----- Material provided
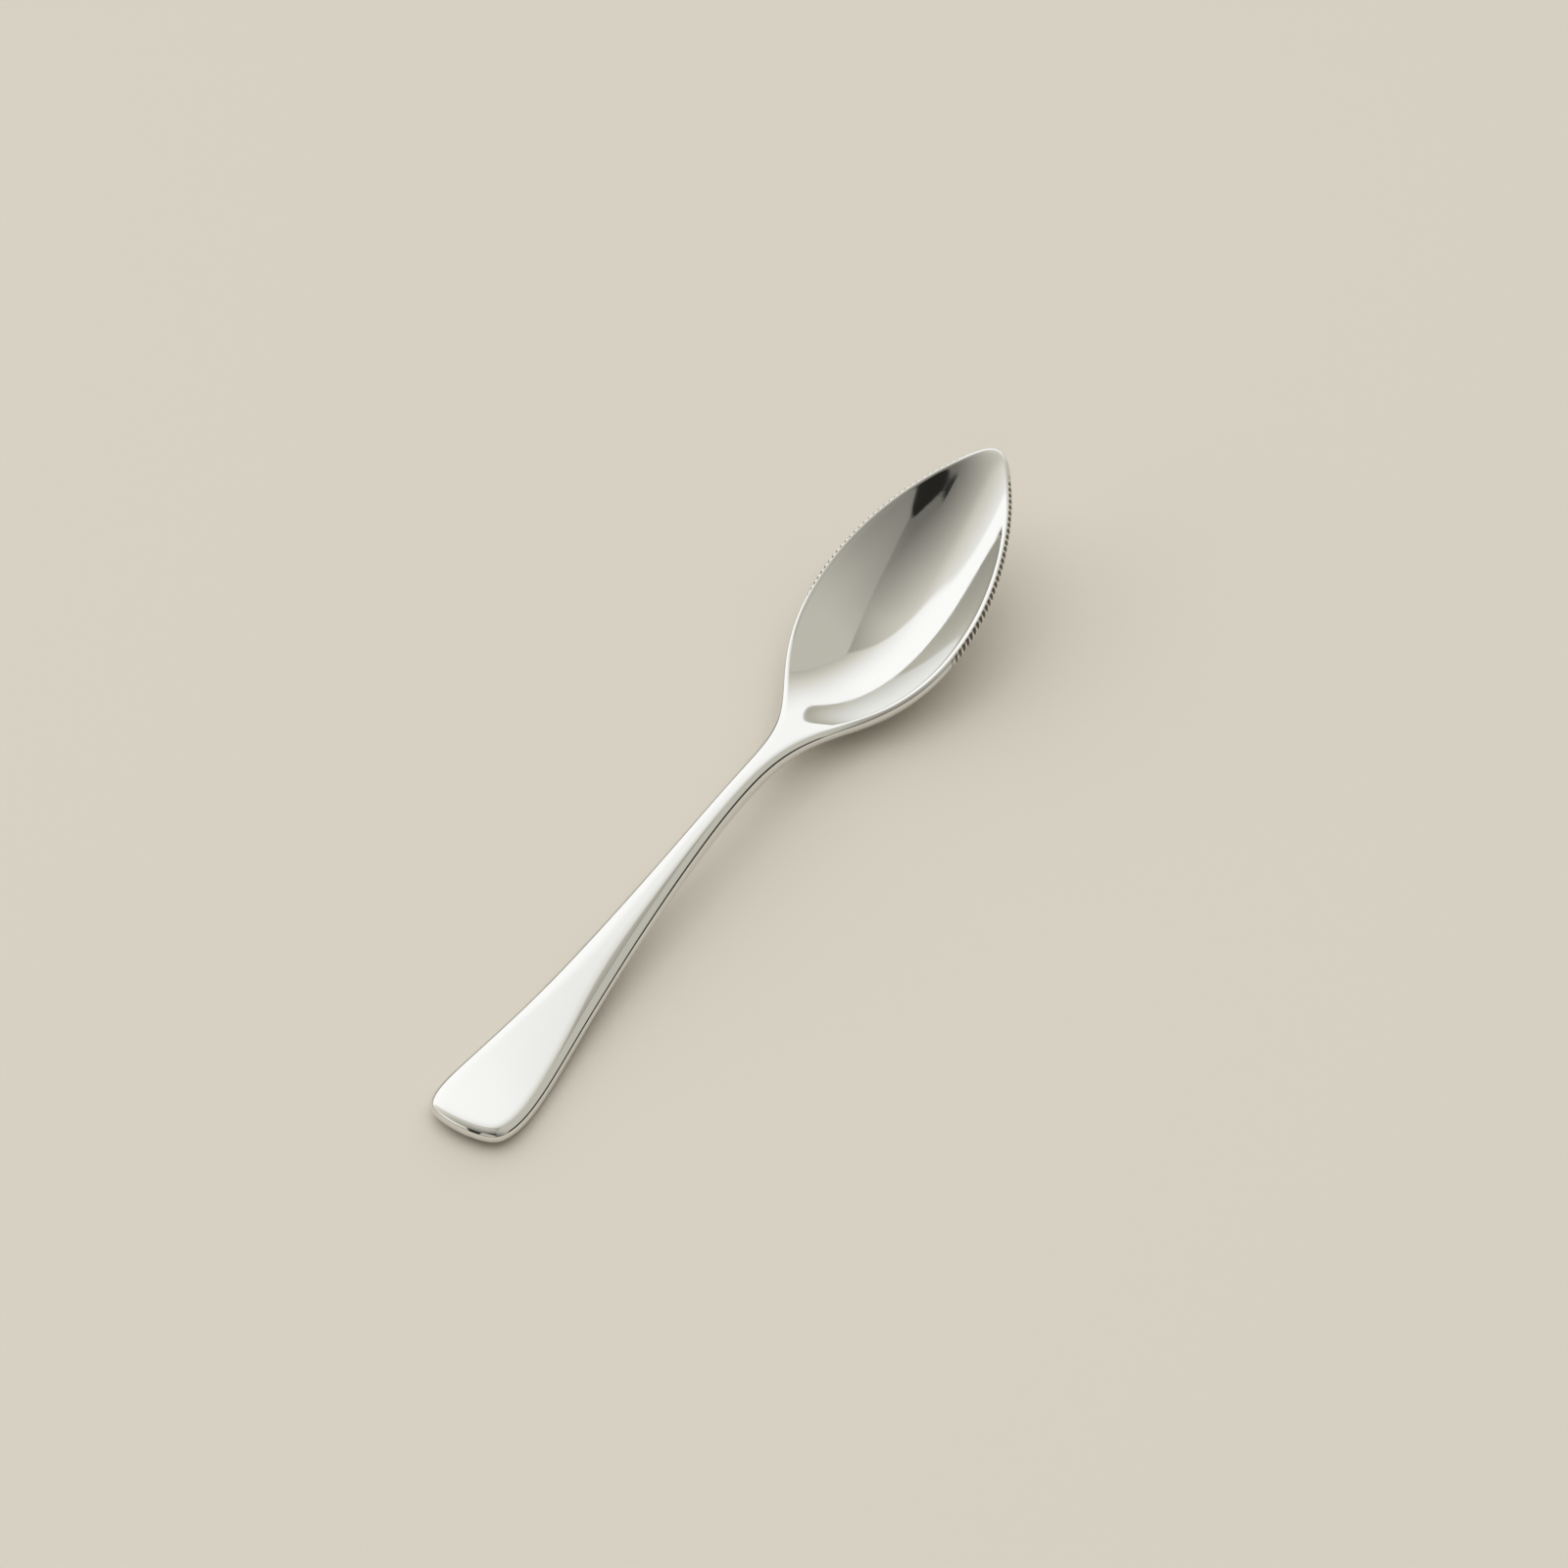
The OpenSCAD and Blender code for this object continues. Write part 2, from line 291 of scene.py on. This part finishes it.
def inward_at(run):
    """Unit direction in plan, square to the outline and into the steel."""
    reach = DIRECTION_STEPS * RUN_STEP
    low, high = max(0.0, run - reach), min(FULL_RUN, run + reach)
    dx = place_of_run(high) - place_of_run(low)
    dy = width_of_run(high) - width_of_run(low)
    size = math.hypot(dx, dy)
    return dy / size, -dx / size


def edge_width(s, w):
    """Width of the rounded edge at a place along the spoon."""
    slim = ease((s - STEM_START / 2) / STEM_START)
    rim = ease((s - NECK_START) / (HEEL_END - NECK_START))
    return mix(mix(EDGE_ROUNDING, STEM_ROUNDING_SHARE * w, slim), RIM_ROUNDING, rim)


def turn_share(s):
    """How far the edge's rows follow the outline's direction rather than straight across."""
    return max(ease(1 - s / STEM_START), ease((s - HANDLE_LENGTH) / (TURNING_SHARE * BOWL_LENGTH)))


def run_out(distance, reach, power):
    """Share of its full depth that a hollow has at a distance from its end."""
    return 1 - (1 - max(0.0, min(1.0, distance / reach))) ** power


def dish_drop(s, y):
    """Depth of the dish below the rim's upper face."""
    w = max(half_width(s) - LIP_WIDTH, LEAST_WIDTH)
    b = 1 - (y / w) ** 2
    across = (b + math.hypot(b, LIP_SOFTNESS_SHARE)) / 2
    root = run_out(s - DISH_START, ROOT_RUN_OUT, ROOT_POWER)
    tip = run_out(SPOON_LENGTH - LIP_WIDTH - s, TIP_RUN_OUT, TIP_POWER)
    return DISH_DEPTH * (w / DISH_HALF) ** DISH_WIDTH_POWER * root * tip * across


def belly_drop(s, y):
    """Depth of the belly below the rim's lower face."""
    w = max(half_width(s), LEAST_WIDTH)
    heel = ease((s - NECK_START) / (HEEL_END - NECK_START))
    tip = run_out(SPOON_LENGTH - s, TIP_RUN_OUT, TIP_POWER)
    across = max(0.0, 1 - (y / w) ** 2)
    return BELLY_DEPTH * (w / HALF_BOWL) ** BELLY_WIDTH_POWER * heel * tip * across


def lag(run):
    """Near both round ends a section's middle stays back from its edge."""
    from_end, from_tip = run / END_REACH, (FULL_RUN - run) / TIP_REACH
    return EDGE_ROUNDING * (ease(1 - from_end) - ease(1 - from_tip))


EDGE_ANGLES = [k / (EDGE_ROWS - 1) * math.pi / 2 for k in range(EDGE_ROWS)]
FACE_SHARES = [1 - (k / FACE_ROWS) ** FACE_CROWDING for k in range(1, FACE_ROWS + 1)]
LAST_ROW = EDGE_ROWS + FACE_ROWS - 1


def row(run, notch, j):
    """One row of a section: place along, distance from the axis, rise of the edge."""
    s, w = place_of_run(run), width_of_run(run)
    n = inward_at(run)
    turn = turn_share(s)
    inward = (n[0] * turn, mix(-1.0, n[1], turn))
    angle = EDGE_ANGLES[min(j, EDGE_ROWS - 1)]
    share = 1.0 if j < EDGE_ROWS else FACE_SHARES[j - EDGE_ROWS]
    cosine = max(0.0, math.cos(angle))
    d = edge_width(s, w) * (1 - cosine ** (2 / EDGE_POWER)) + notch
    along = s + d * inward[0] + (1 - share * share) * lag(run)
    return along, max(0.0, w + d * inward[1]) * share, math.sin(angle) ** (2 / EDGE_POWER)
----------
▶ _Problem statement_: Up to and including the line with "return EDGE_ROUNDING *", repeat the data exactly, starting from its first line; nothing else belongs in the response.

▶ _Solution_:
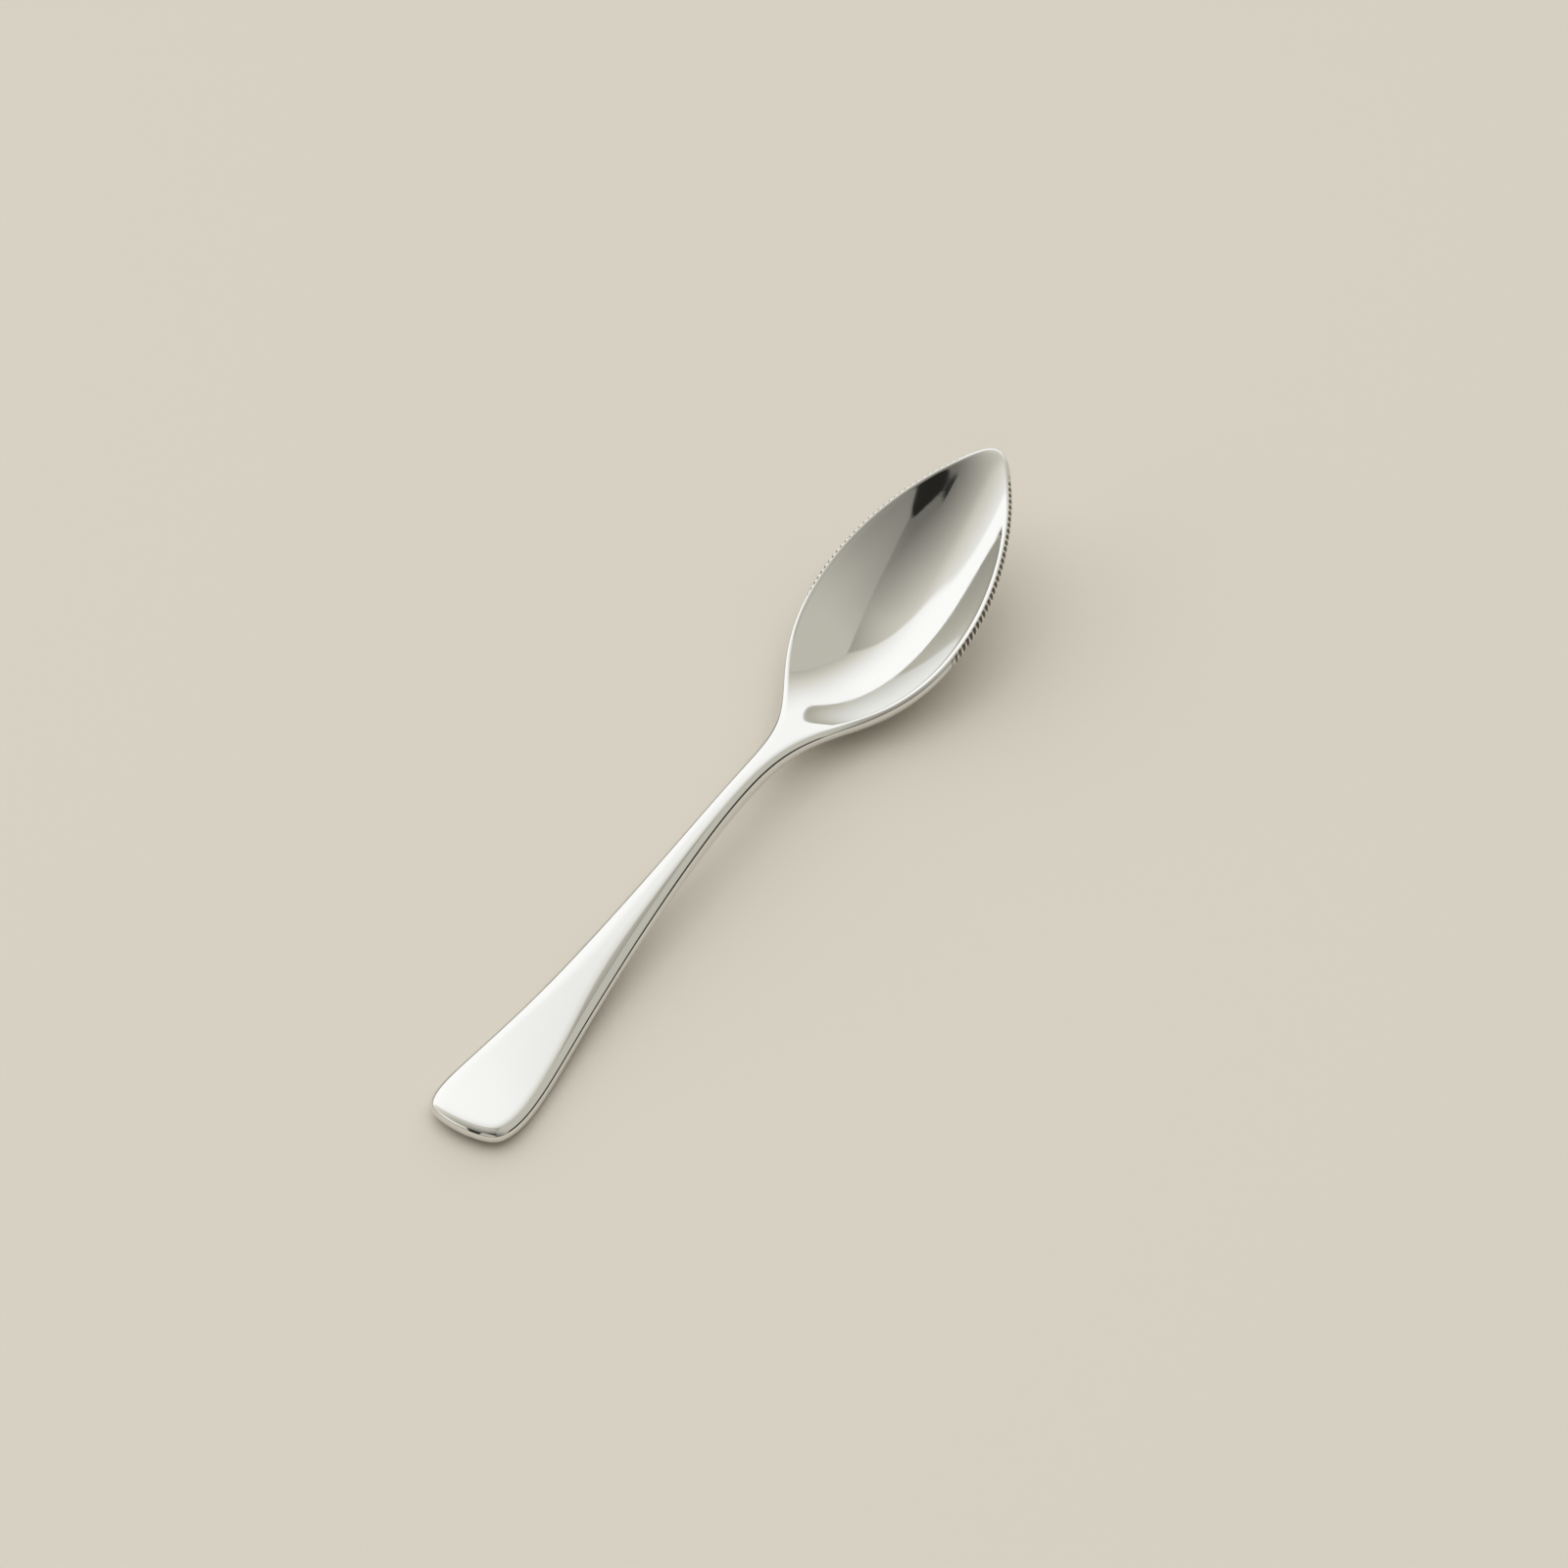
The OpenSCAD and Blender code for this object continues. Write part 2, from line 291 of scene.py on. This part finishes it.
def inward_at(run):
    """Unit direction in plan, square to the outline and into the steel."""
    reach = DIRECTION_STEPS * RUN_STEP
    low, high = max(0.0, run - reach), min(FULL_RUN, run + reach)
    dx = place_of_run(high) - place_of_run(low)
    dy = width_of_run(high) - width_of_run(low)
    size = math.hypot(dx, dy)
    return dy / size, -dx / size


def edge_width(s, w):
    """Width of the rounded edge at a place along the spoon."""
    slim = ease((s - STEM_START / 2) / STEM_START)
    rim = ease((s - NECK_START) / (HEEL_END - NECK_START))
    return mix(mix(EDGE_ROUNDING, STEM_ROUNDING_SHARE * w, slim), RIM_ROUNDING, rim)


def turn_share(s):
    """How far the edge's rows follow the outline's direction rather than straight across."""
    return max(ease(1 - s / STEM_START), ease((s - HANDLE_LENGTH) / (TURNING_SHARE * BOWL_LENGTH)))


def run_out(distance, reach, power):
    """Share of its full depth that a hollow has at a distance from its end."""
    return 1 - (1 - max(0.0, min(1.0, distance / reach))) ** power


def dish_drop(s, y):
    """Depth of the dish below the rim's upper face."""
    w = max(half_width(s) - LIP_WIDTH, LEAST_WIDTH)
    b = 1 - (y / w) ** 2
    across = (b + math.hypot(b, LIP_SOFTNESS_SHARE)) / 2
    root = run_out(s - DISH_START, ROOT_RUN_OUT, ROOT_POWER)
    tip = run_out(SPOON_LENGTH - LIP_WIDTH - s, TIP_RUN_OUT, TIP_POWER)
    return DISH_DEPTH * (w / DISH_HALF) ** DISH_WIDTH_POWER * root * tip * across


def belly_drop(s, y):
    """Depth of the belly below the rim's lower face."""
    w = max(half_width(s), LEAST_WIDTH)
    heel = ease((s - NECK_START) / (HEEL_END - NECK_START))
    tip = run_out(SPOON_LENGTH - s, TIP_RUN_OUT, TIP_POWER)
    across = max(0.0, 1 - (y / w) ** 2)
    return BELLY_DEPTH * (w / HALF_BOWL) ** BELLY_WIDTH_POWER * heel * tip * across


def lag(run):
    """Near both round ends a section's middle stays back from its edge."""
    from_end, from_tip = run / END_REACH, (FULL_RUN - run) / TIP_REACH
    return EDGE_ROUNDING * (ease(1 - from_end) - ease(1 - from_tip))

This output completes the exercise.